We used a QX200 droplet digital PCR (ddPCR) system (Bio-Rad, Hercules, CA, USA) to analyze the presence of mutations and wild type status in KRAS, as described previously36,44. ctDNA from CRC patients and plasmid DNA were amplified using the ddPCR KRAS Screening Multiplex Kit (Bio-Rad) capable of detecting the seven most common KRAS mutations. To confirm the results obtained using the multiplex ddPCR, an additional analysis was performed using a duplex ddPCR approach using the Prime-PCR ddPCR Mutation Detection Assay Kit (Bio-Rad) (G12V and G12D). A volume of 8 μL of DNA template was added to 10 μL of ddPCR Supermix for Probes (Bio-Rad) and 2 μL of the primer/probe mixture. Droplets were generated using the Automated Droplet Generator (Auto-DG, Bio-Rad), where the reaction mix was added together with Droplet Generation Oil for Probes (Bio-Rad). The emulsion was added to a thermal cycler, starting with enzyme activation of 10 min at 95 °C, followed by 40 cycles of 30 s at 94 °C and 1 min at 60 °C, and finishing with 10 min at 98 °C for enzyme deactivation. When the cycling was complete, the fluorescence signal was measured for each droplet. Droplets were analyzed using the QX200 Droplet Reader (Bio-Rad) for fluorescent measurement of FAM and HEX probes. Data from the fluorescence signals were analyzed using the Quanta software program, version 1.4.0 (Bio-Rad), in accordance with the manufacturer’s protocol, to determine the number of droplets positive for wild type KRAS and/or KRAS mutations. In the present study, the cutoff values for mutations were determined using serum cfDNA from 10 healthy individuals, and were set at 1.0 copy per reaction.

Titration study using plasmid DNA and genomic DNA

A titration study was initially performed to evaluate the enrichment of targeted DNA alleles using plasmid DNA containing four KRAS mutations (G12V, G12D, G12S, and G12C) and wild type genomic DNA isolated from human whole blood.
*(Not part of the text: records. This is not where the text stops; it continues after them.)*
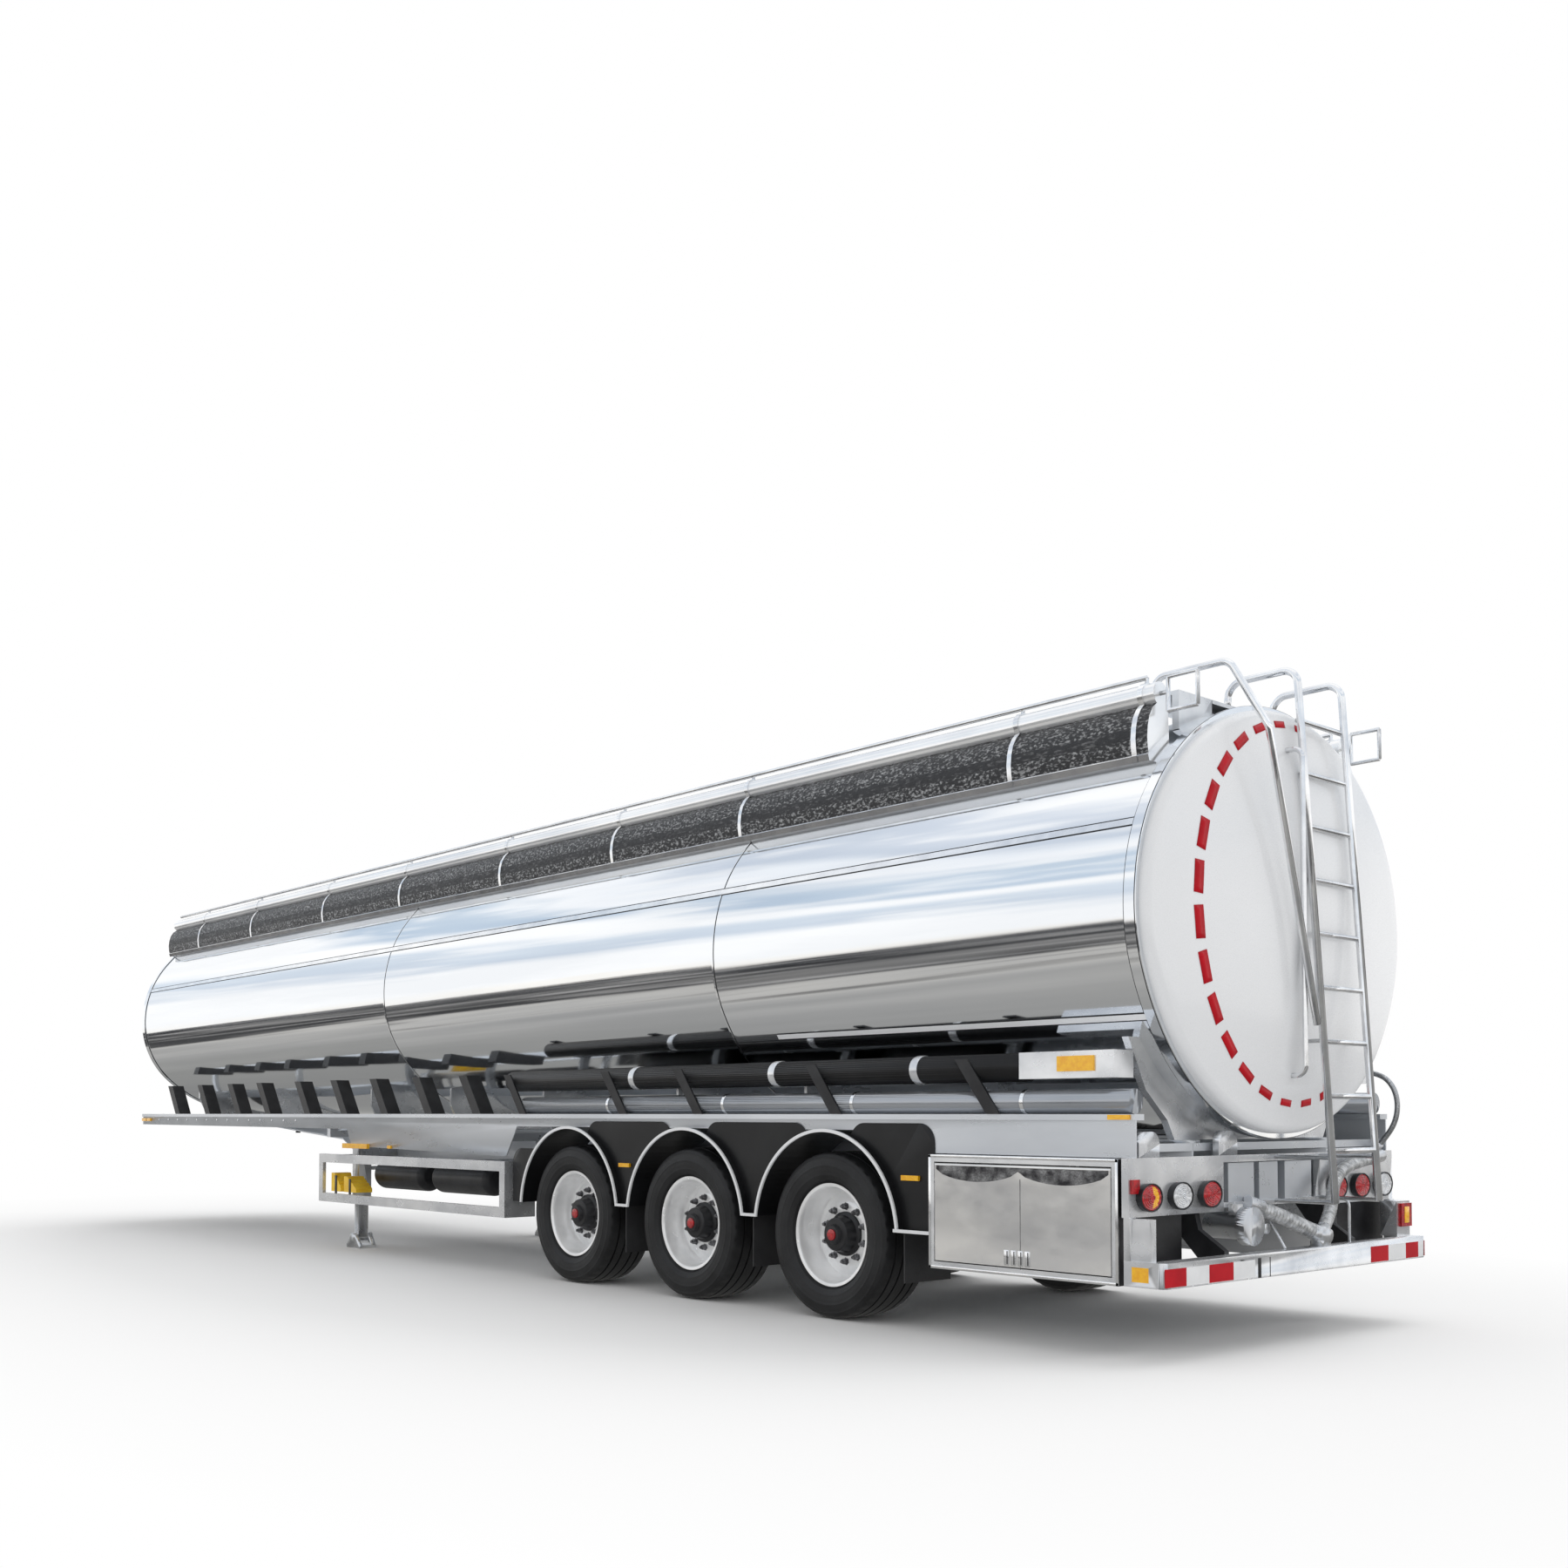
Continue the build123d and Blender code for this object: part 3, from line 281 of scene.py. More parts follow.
def ringsToMesh(name, rings, capFirst=False, capLast=False):
    bm = bmesh.new()
    made = [[bm.verts.new(point) for point in ring] for ring in rings]
    count = len(rings[0])
    for before, after in zip(made, made[1:]):
        for i in range(count):
            j = (i + 1) % count
            bm.faces.new((before[i], before[j], after[j], after[i]))
    if capFirst:
        bm.faces.new(list(reversed(made[0])))
    if capLast:
        bm.faces.new(made[-1])
    bmesh.ops.recalc_face_normals(bm, faces=bm.faces)
    return meshFrom(name, bm)


def dress(name, finishNames, nodeNames, body="trailer", split=None):
    bm = bmesh.new()
    for nodeName in nodeNames:
        bm.from_mesh(nodes[nodeName].data)
    bmesh.ops.remove_doubles(bm, verts=bm.verts, dist=0.00002)
    if split:
        for face in bm.faces:
            face.material_index = split(face)
    placePiece(name, meshFrom(name, bm), finishNames, body, nodeNames, 32)


def addBox(bm, low, high, bevel=0.0):
    made = bmesh.ops.create_cube(bm, size=1.0)["verts"]
    size = Vector(high) - Vector(low)
    middle = (Vector(high) + Vector(low)) / 2
    for vert in made:
        vert.co = vert.co * Vector([abs(width) for width in size]) + middle
    if bevel:
        edges = list({edge for vert in made for edge in vert.link_edges})
        bmesh.ops.bevel(bm, geom=edges, offset=bevel, segments=2, profile=0.5, affect="EDGES")


def addTurned(bm, centre, axis, profile, segments=32):
    axis = Vector(axis).normalized()
    across = axis.orthogonal().normalized()
    other = axis.cross(across)
    rings = []
    for along, radius in profile:
        ring = []
        if radius < 0.00001:
            ring = [bm.verts.new(centre + axis * along)]
        else:
            for i in range(segments):
                angle = math.tau * i / segments
                out = across * math.cos(angle) + other * math.sin(angle)
                ring.append(bm.verts.new(centre + axis * along + out * radius))
        rings.append(ring)
    for before, after in zip(rings, rings[1:]):
        for i in range(segments):
            j = (i + 1) % segments
            corners = [before[i % len(before)], before[j % len(before)],
                       after[j % len(after)], after[i % len(after)]]
            unique = list(dict.fromkeys(corners))
            if len(unique) > 2:
                bm.faces.new(unique)


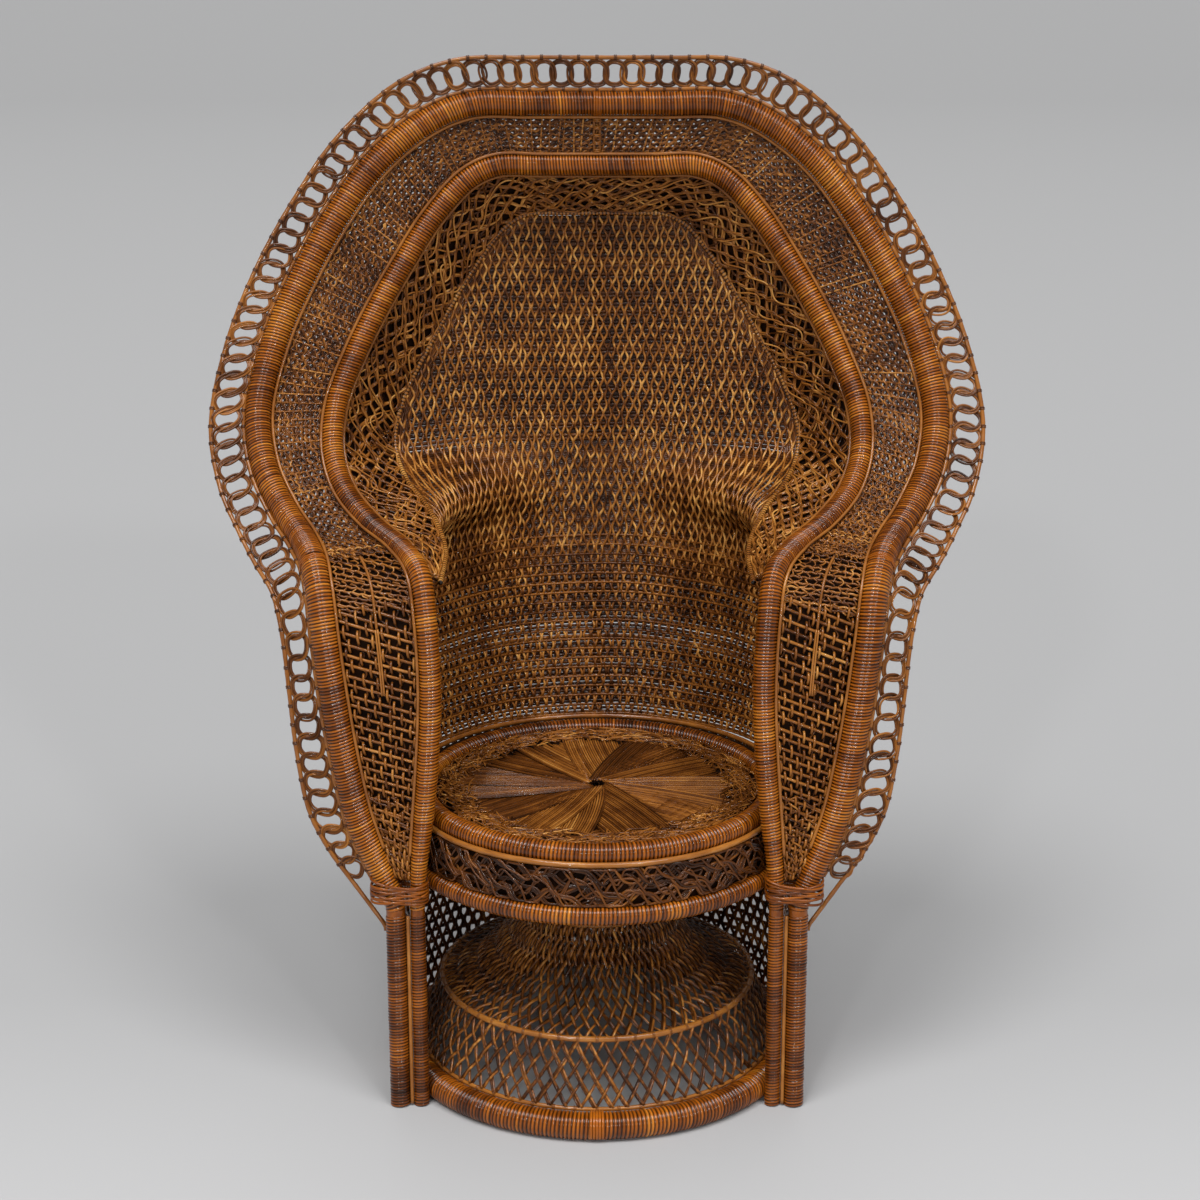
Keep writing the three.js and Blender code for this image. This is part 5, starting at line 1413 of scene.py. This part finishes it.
def leg_bindings():
    turns = round_turns(60)
    shape, across = squared(np.cos(turns), 0.75), squared(np.sin(turns), 0.75)
    for name, _ in SIDES:
        low, high, centre = box_of(f"{name}_leg_binding")
        half = (high - low) / 2 - 0.0022
        bundle = Bundle()
        for k in range(BINDING_LOOPS):
            height = low[2] + (k + 0.5) * (high[2] - low[2]) / BINDING_LOOPS
            tilt = BINDING_TILT * (1 if k % 2 else -1) * random.uniform(0.3, 1.2)
            height = height + tilt * shape * 0.6 + 0.0012 * np.sin(2 * turns + k)
            points = np.column_stack([centre[0] + half[0] * shape, centre[1] + half[1] * across, height])
            normals = unit(np.column_stack([half[1] * np.cos(turns), half[0] * np.sin(turns), 0 * turns]))
            thickness = 0.0030 + 0.0006 * (k % 3)
            bundle.strands(points, normals, 0.0040, thickness, shades(0.36, 0.1), 6, closed=True)
        bundle.build(f"{name}_leg_binding_reeds", WRAPPED, f"{name}_leg_binding")


# Floor and light

def stage():
    """Adds a plain floor whose grey carries painted light: a little lighter in front of the chair than far
    behind it.
    """
    mesh = bpy.data.meshes.new("floor")
    corners = [(x * FLOOR_HALF, y * FLOOR_HALF, 0) for x, y in ((-1, -1), (1, -1), (1, 1), (-1, 1))]
    mesh.from_pydata(corners, [], [(0, 1, 2, 3)])
    floor = bpy.data.objects.new("floor", mesh)
    bpy.context.scene.collection.objects.link(floor)
    material, tree = blank_material("floor_paper")
    near, far = FLOOR_REACHES[0], FLOOR_REACHES[-1]
    where = node(tree, "TexCoord", {}).outputs["Object"]
    depth = node(tree, "SeparateXYZ", {0: where}).outputs["Y"]
    share = node(tree, "MapRange", {"Value": depth, "From Min": near, "From Max": far}).outputs[0]
    stops = [((reach - near) / (far - near), (shade, shade, shade * 1.01))
             for reach, shade in zip(FLOOR_REACHES, FLOOR_PAINTED_FALLOFF)]
    feed(tree, tree.nodes["Principled BSDF"].inputs, {
        "Base Color": ramp(tree, stops, share), "Roughness": 0.8, "Specular IOR Level": 0.2,
    })
    mesh.materials.append(material)


def light():
    world = bpy.data.worlds.new("studio")
    bpy.context.scene.world = world
    world.use_nodes = True
    background = world.node_tree.nodes["Background"]
    background.inputs["Color"].default_value = (1, 1, 1, 1)
    background.inputs["Strength"].default_value = WORLD_STRENGTH
    for name, strength, angle, azimuth, elevation in SUNS:
        data = bpy.data.lights.new(name, "SUN")
        data.energy = strength
        data.angle = math.radians(angle)
        lamp = bpy.data.objects.new(name, data)
        lamp.rotation_euler = Euler((math.radians(90 - elevation), 0, math.radians(azimuth)))
        bpy.context.scene.collection.objects.link(lamp)
    bpy.context.scene.view_settings.view_transform = "Standard"


rolls()
rings()
posts()
rail_rods()
lace()
middle_weave()
outer_weave()
arm_panels()
back_panel()
seat_strips()
seat_rim()
seat_base()
pedestal()
apron()
seat_bars()
skirt()
rear_pole()
leg_bindings()
stage()
light()
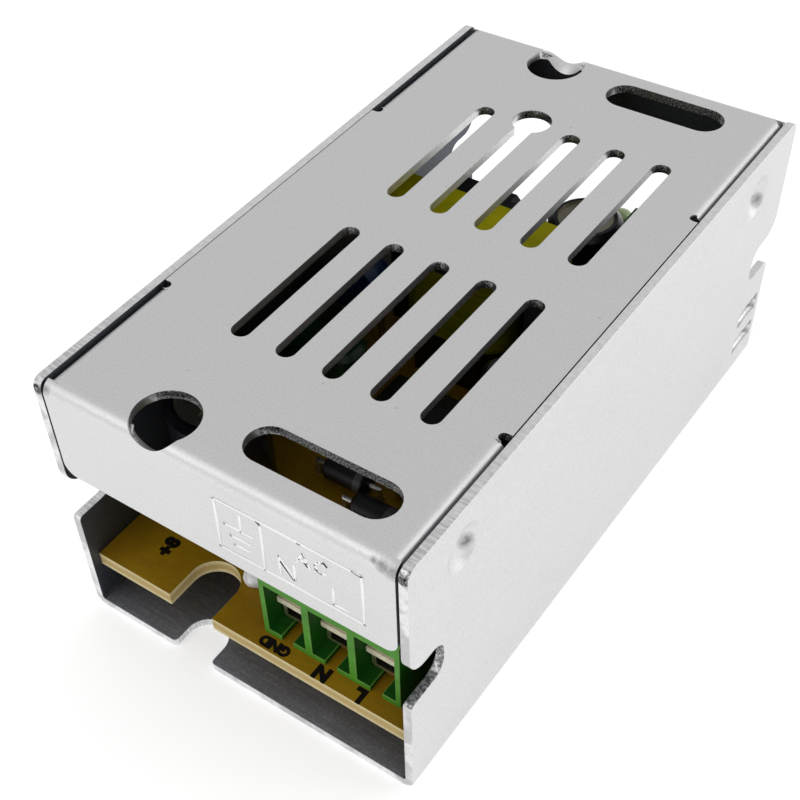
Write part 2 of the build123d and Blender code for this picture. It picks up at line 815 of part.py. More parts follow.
# Output rectifier: a flat moulded body on two leads, stepped behind its tab
with BuildPart() as output_rectifier:
    with BuildSketch(Plane.XZ.offset(-rectifier_y)) as body:
        with Locations((rectifier_x, board_top + rectifier_lift)):
            Rectangle(rectifier_width, rectifier_height, align=(Align.CENTER, Align.MIN))
        chamfer(body.vertices().group_by(Axis.Y)[-1], leg_width)
    extrude(amount=rectifier_thickness / 2, both=True)
    with BuildSketch(Plane.XZ.offset(-rectifier_y)):
        with Locations((rectifier_x, board_top + rectifier_lift + 3 * rectifier_height / 4)):
            Circle(rectifier_width / 5)
    extrude(amount=rectifier_thickness / 2, both=True, mode=Mode.SUBTRACT)
    leads(
        [(rectifier_x - pin_pitch, rectifier_y), (rectifier_x + pin_pitch, rectifier_y)],
        board_top + rectifier_lift + lead_radius,
    )
write(output_rectifier, "output_rectifier")

# Voltage reference: a round moulding with a flat face, on three leads
with BuildPart() as voltage_reference:
    with BuildSketch(Plane.XY.offset(board_top + regulator_lift)):
        with Locations((regulator_x, regulator_y)):
            Circle(regulator_radius)
        with Locations((regulator_x, regulator_y + regulator_radius / 2)):
            Rectangle(2 * regulator_radius, 3 * regulator_radius, align=(Align.CENTER, Align.MAX), mode=Mode.INTERSECT)
    extrude(amount=regulator_height)
    leads(
        [(regulator_x + step * regulator_pitch, regulator_y) for step in (-1, 0, 1)],
        board_top + regulator_lift + lead_radius,
    )
write(voltage_reference, "voltage_reference")

# Output choke: a drum wound between two flanges
with BuildPart() as output_choke:
    with BuildSketch(Plane(origin=(choke_x, choke_y, 0), x_dir=(1, 0, 0), z_dir=(0, -1, 0))):
        with BuildLine():
            Polyline(
                (0, board_top),
                (choke_radius, board_top),
                (choke_radius, board_top + choke_flange),
                (choke_radius - choke_flange / 2, board_top + choke_flange),
                (choke_radius - choke_flange / 2, board_top + choke_height - choke_flange),
                (choke_radius, board_top + choke_height - choke_flange),
                (choke_radius, board_top + choke_height),
                (0, board_top + choke_height),
                close=True,
            )
        make_face()
    revolve(axis=Axis((choke_x, choke_y, 0), (0, 0, 1)))
    leads(
        [(choke_x - choke_radius / 2, choke_y), (choke_x + choke_radius / 2, choke_y)],
        board_top + lead_radius,
    )
write(output_choke, "output_choke")

# Indicator lamp: a domed lens with a collar, on two leads
led_base = board_top + led_lift
with BuildPart() as indicator_lamp:
    with BuildSketch(Plane(origin=(led_x, led_y, 0), x_dir=(1, 0, 0), z_dir=(0, -1, 0))):
        with BuildLine():
            Polyline(
                (0, led_base + led_height),
                (0, led_base),
                (led_radius + led_collar, led_base),
                (led_radius + led_collar, led_base + led_collar_height),
                (led_radius, led_base + led_collar_height),
                (led_radius, led_base + led_height - led_radius),
            )
            RadiusArc((led_radius, led_base + led_height - led_radius), (0, led_base + led_height), -led_radius)
        make_face()
    revolve(axis=Axis((led_x, led_y, 0), (0, 0, 1)))
    leads([(led_x, led_y - led_radius / 2), (led_x, led_y + led_radius / 2)], led_base + lead_radius)
write(indicator_lamp, "indicator_lamp")

# Silicone dab beside the mains terminal
with BuildPart() as silicone_dab:
    with BuildSketch(Plane(origin=(dab_x, dab_y, board_top), x_dir=(1, 0, 0), z_dir=(0, -1, 0))):
        with BuildLine():
            Polyline((0, dab_height), (0, 0), (dab_radius, 0), (dab_radius, dab_height - dab_radius))
            RadiusArc((dab_radius, dab_height - dab_radius), (0, dab_height), -dab_radius)
        make_face()
    revolve(axis=Axis((dab_x, dab_y, 0), (0, 0, 1)))
write(silicone_dab, "silicone_dab")

# Circuit board, drilled for every lead, notched over the mounting notches
with BuildPart() as circuit_board:
    with BuildSketch(Plane.XY.offset(board_under)) as outline:
        Rectangle(2 * board_half_x, 2 * board_half_y)
        with Locations(*[(mount_x, end * board_half_y) for end in ends]):
            SlotOverall(2 * board_notch_depth, board_notch_width, rotation=90, mode=Mode.SUBTRACT)
        with Locations(*drilled):
            RegularPolygon(lead_radius + lead_fit, drill_sides, major_radius=False, mode=Mode.SUBTRACT)
        with Locations(*pin_holes):
            RegularPolygon(pin_width / 2 + lead_fit, drill_sides, major_radius=False, mode=Mode.SUBTRACT)
    extrude(amount=board_thickness)
write(circuit_board, "circuit_board")
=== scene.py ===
import math

import bmesh
import bpy
from mathutils import Matrix, Vector, noise


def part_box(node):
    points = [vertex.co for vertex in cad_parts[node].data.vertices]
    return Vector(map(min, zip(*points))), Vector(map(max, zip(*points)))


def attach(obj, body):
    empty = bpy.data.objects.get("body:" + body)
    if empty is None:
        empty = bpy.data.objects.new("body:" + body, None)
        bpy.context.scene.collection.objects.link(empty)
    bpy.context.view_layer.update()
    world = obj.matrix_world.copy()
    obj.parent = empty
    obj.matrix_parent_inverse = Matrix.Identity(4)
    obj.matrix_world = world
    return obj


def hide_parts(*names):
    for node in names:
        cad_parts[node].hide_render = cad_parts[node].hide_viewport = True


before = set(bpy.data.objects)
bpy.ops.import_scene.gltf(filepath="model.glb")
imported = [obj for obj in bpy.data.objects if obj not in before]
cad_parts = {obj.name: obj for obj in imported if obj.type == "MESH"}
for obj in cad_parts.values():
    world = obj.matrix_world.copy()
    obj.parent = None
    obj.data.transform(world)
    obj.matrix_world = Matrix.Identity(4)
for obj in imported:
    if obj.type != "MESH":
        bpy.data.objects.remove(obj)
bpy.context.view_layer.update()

# Tray: mill-finish aluminium sheet, sheared, pierced and folded into a channel. The rolled
# faces have a fine grain and lines across the case, and the cut edges keep the shear's lines.
mm = 0.001
sheet = 0.9 * mm
bend_outer = 1.3 * mm
tray_edge_round = 0.07 * mm
tray_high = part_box("chassis")[1]
torn_corners = [((side * 19.05, -35.0, 30.05), 0.6) for side in (-1, 1)]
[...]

Plasmid DNAs were amplified by PCR and cloned into the plasmid, pCRH2.1 (Thermo Fisher Scientific, Waltham, MA, USA)41. The synthesized templates were verified by sequencing and used for the titration study (fraction of mutant alleles: 10%, 1%, and 0.1%).

Statistical analysis

Means and standard deviations (SDs) of fold enrichments were calculated for the enrichment assay in the titration samples. Fold enrichment between titration samples was compared using a paired t test. For diagnostic performance, accuracy, sensitivity, and specificity, data are presented as percentages. The diagnostic performance of each modality was statistically analyzed by Fisher’s exact test. P < 0.05 for two-tailed tests was regarded as significant. SPSS software, version 17.0 (SPSS Inc, Chicago, IL, USA) was used to perform statistical analyses.